Alex Zhou says that he understands what his customers want, and that their needs resonate with him, because he is one of them.
And now the Chinese boss of America’s biggest Asian online marketplace is at the helm of a business which wants to bring Asian food, culture and lifestyle to the whole of America.
Zhou is the, perhaps unlikely, founder and CEO of Asian marketplace Yami. Not an Ivy League graduate with a global scale-up dream and multi-million-dollar funding, but simply a young man who had moved from China to the U.S. to attend Kansas State University and couldn't find his favourite foods from home.
In fact, he recalls, he had to drive for hours to find Asian groceries and figuring that he could not be the only one inspired him to start the online Asian marketplace Yami.
So how do you go from nostalgia for Asian snacks to an appetite for taking on the ecommerce giants of mainstream America?

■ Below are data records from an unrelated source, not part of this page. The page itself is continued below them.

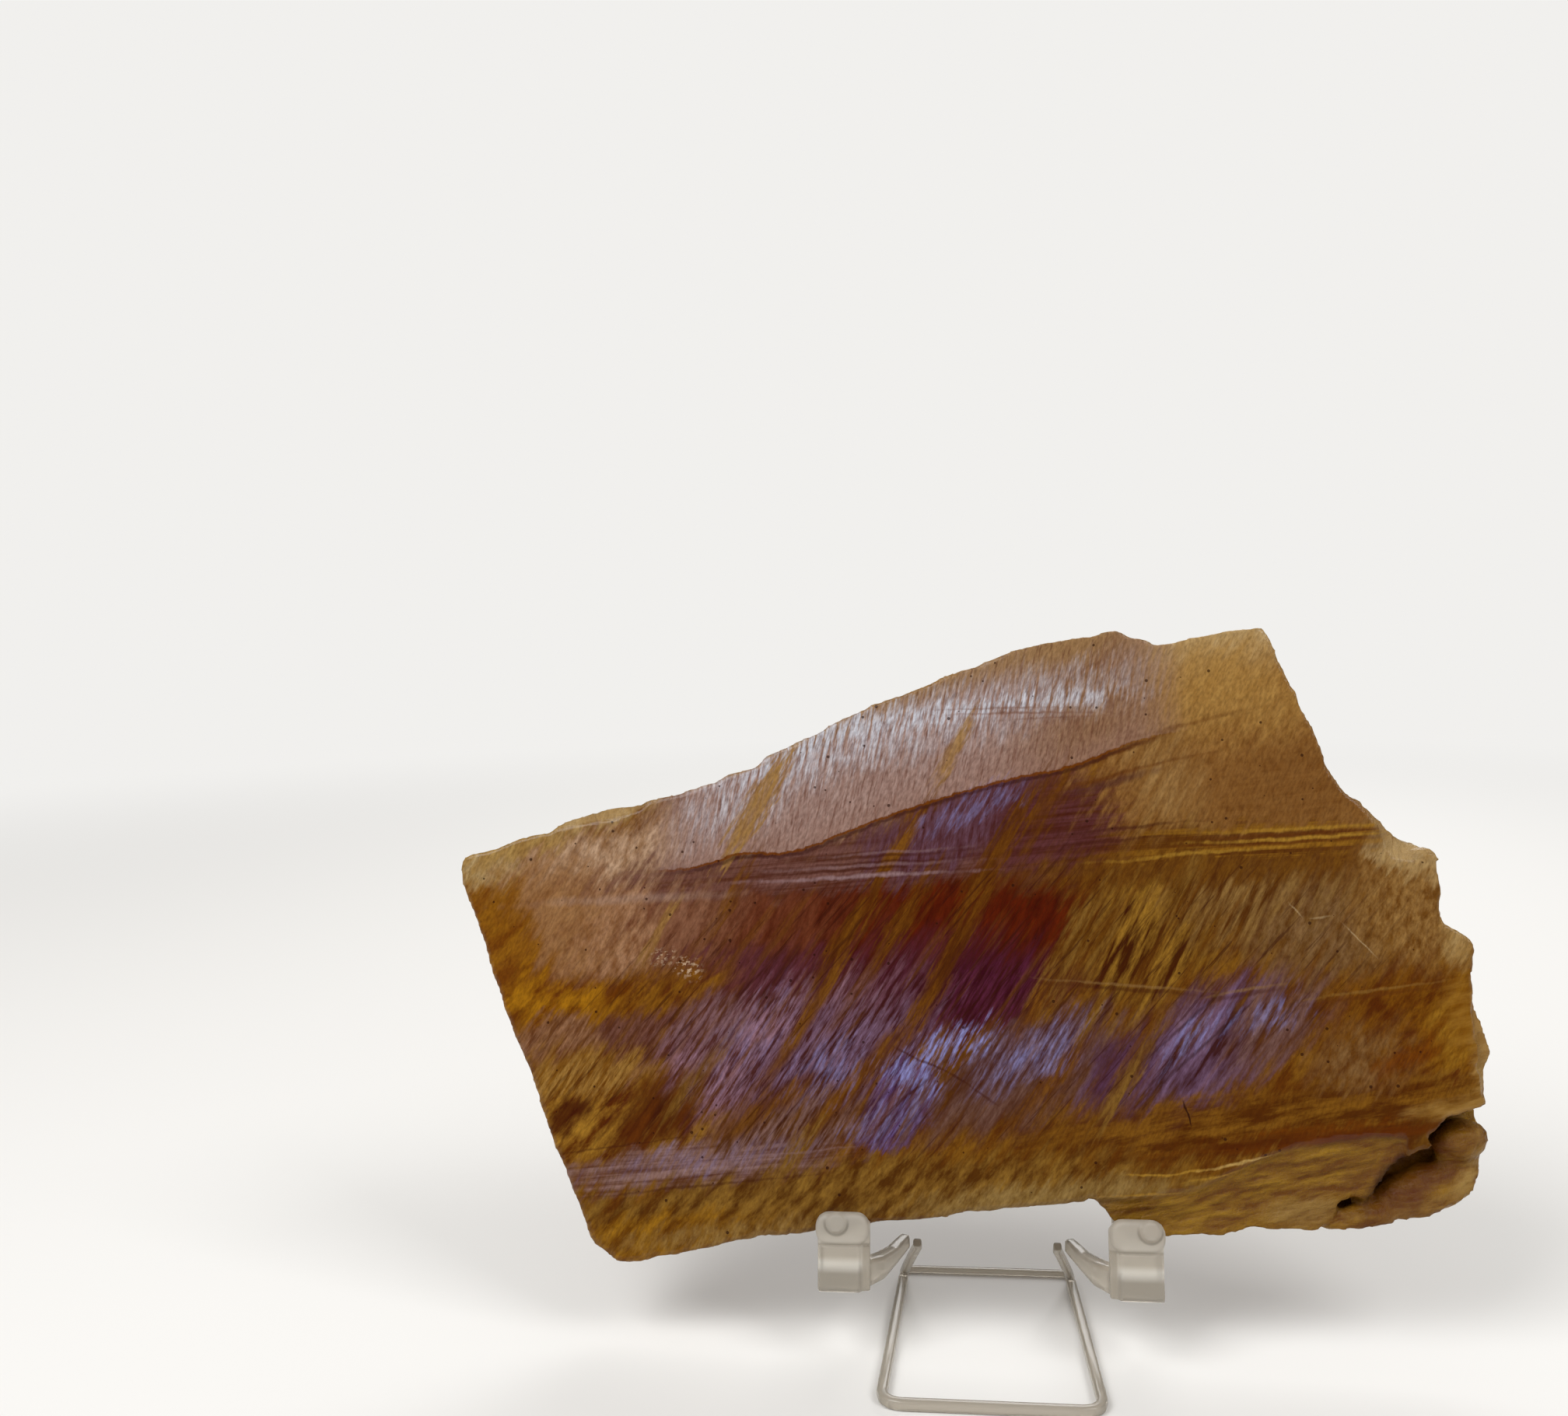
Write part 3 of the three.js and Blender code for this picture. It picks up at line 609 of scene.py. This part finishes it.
for middle, reach, turn, softness, light, dark, texture, strength in zones:
    mask = patch(middle, reach, turn, softness, textures["diagonal"], 0.4, strength)
    colour = painted(colour, mask, light, dark, textures[texture])

# The pale upper crystal, above a parting line that climbs across the slab and fades out at
# both ends. The line's points are its places along the slab and its heights there.
fade_in, fade_out = (-47, -36), (19, 36)
parting = put(tree, "ShaderNodeFloatCurve")
parting_points = [
    (-45, 50.9), (-39.4, 51.3), (-34.3, 52.6), (-31.3, 53.5), (-24.3, 53.7), (-15.3, 56.8),
    (-7.7, 59.6), (2.4, 62.8), (9, 64.5), (17.9, 66.4), (28.1, 70.2), (35, 71.5),
]
curve_left, curve_right = -45.0, 35.0
curve_low, curve_high = 45.0, 75.0
curve = parting.mapping.curves[0]
for k, (x, y) in enumerate(parting_points):
    spot = (
        (x - curve_left) / (curve_right - curve_left),
        (y - curve_low) / (curve_high - curve_low),
    )
    if k == 0:
        curve.points[0].location = spot
    elif k == len(parting_points) - 1:
        curve.points[-1].location = spot
    else:
        curve.points.new(*spot)
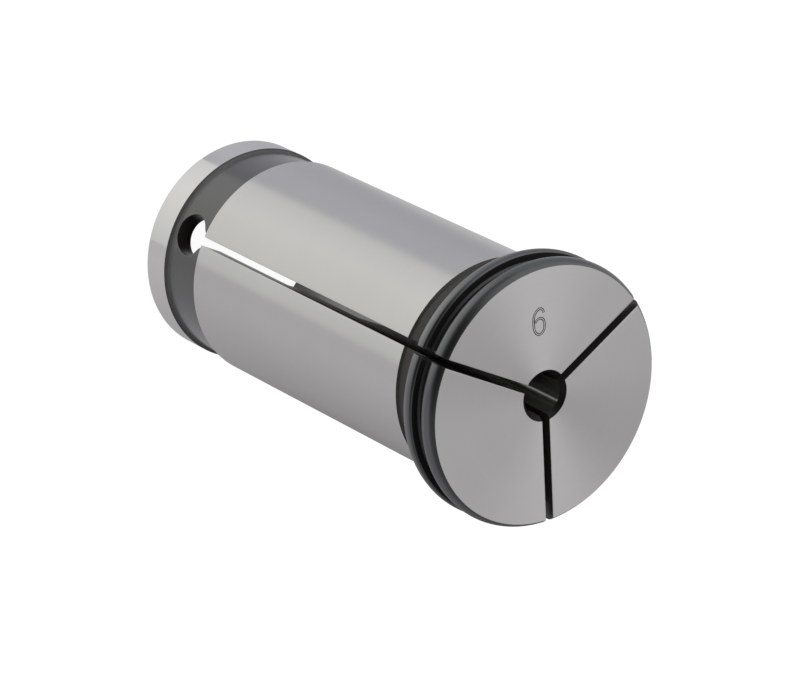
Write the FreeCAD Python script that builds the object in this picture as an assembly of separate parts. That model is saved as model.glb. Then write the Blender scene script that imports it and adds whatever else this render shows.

Zhou pointedly says he never coined the phrase “start-up” to describe what he began, instead Yami was just a business he created post-graduation.
Zhou had moved to Los Angeles and admits that in creating an ecommerce business to help American-based Asian consumers find familiar products, the fact that LA had a significant Asian population and was the gateway for much of the product arriving from China, Japan and Korea had not occurred to him.
“It’s also about timing,” says Zhou. “Not only was I in the right place but when I began the business in 2013 it coincided with a huge rise in the number of people coming from Asia to study in the U.S. And of course, like me, they missed the familiar food from home.”